**Data:**
* begin *

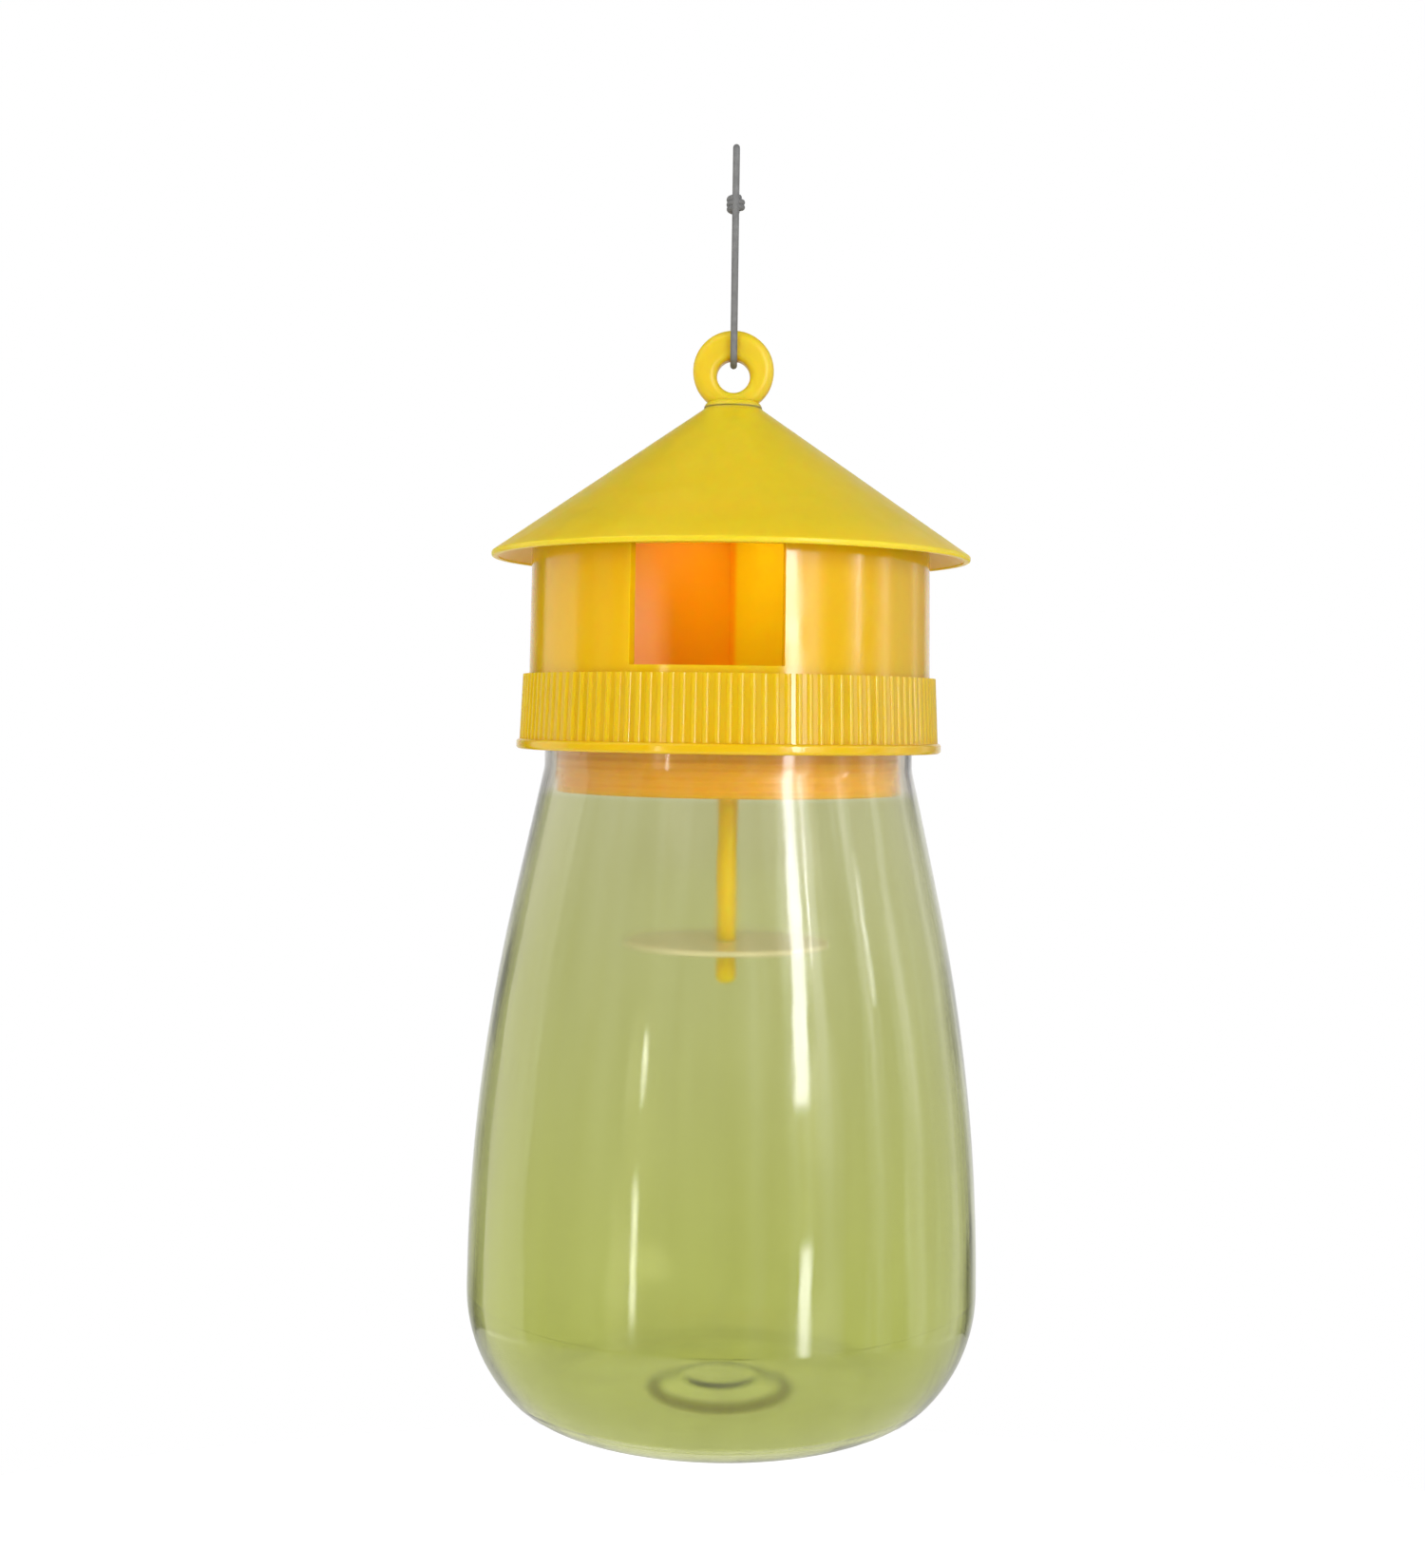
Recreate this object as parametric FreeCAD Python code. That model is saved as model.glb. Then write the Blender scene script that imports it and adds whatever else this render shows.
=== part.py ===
"""Hanging wasp trap: a conical roof with a hanging eye, a screw collar with an entrance ring of three
windows, a three-vane baffle, a funnel, a bait stem with a loose disc, and a clear bottle.

Millimetres, +Z up. The origin is the middle of the cord's loop, where the branch goes through it, and
the trap hangs below on the Z axis. The eye's hole runs along Y.
"""
import FreeCAD
import Part
import math
import os

Vector = FreeCAD.Vector
UP = Vector(0, 0, 1)
ALONG_Y = Vector(0, 1, 0)

# ---- Driving dimensions -------------------------------------------------------------------------

# Cord and its loop
CORD_D = 1.3
CORD_BEND = 2.6             # radius of the bend under the eye's bar
HANG_DROP = 36.5            # branch centre down to the top of the eye's hole
CORD_TO_EYE = 0.1           # gap under the eye's bar, so that the eye can swing on the cord
LEG_TO_EYE = 0.3            # gap between a leg of the cord and the eye's side
KNOT_R = 1.9
KNOT_H = 4.4
KNOT_BELOW_BRANCH = 4.0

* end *

Return only the lines from the beginning of the material up to and including the line with "# ---- Driving", exactly as written.

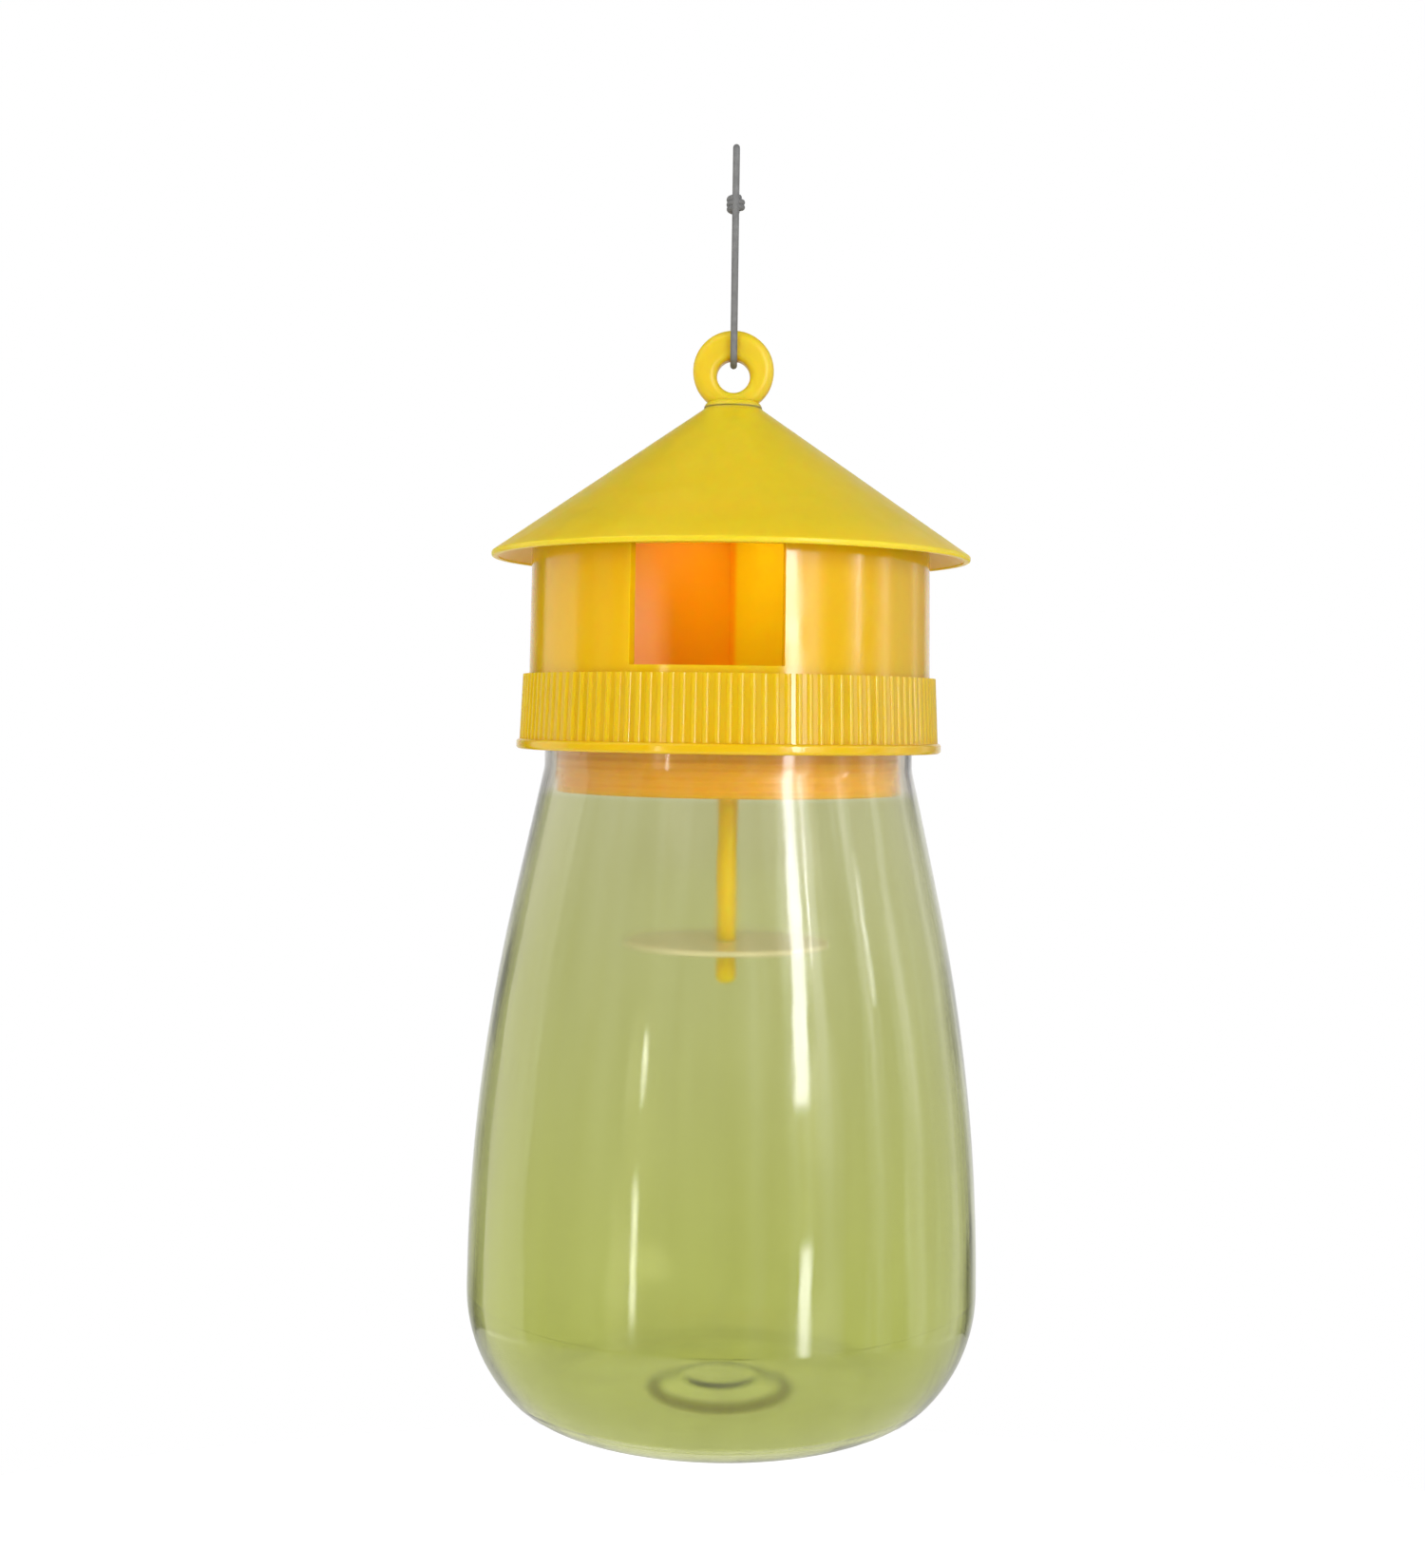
Recreate this object as parametric FreeCAD Python code. That model is saved as model.glb. Then write the Blender scene script that imports it and adds whatever else this render shows.
=== part.py ===
"""Hanging wasp trap: a conical roof with a hanging eye, a screw collar with an entrance ring of three
windows, a three-vane baffle, a funnel, a bait stem with a loose disc, and a clear bottle.

Millimetres, +Z up. The origin is the middle of the cord's loop, where the branch goes through it, and
the trap hangs below on the Z axis. The eye's hole runs along Y.
"""
import FreeCAD
import Part
import math
import os

Vector = FreeCAD.Vector
UP = Vector(0, 0, 1)
ALONG_Y = Vector(0, 1, 0)

# ---- Driving dimensions -------------------------------------------------------------------------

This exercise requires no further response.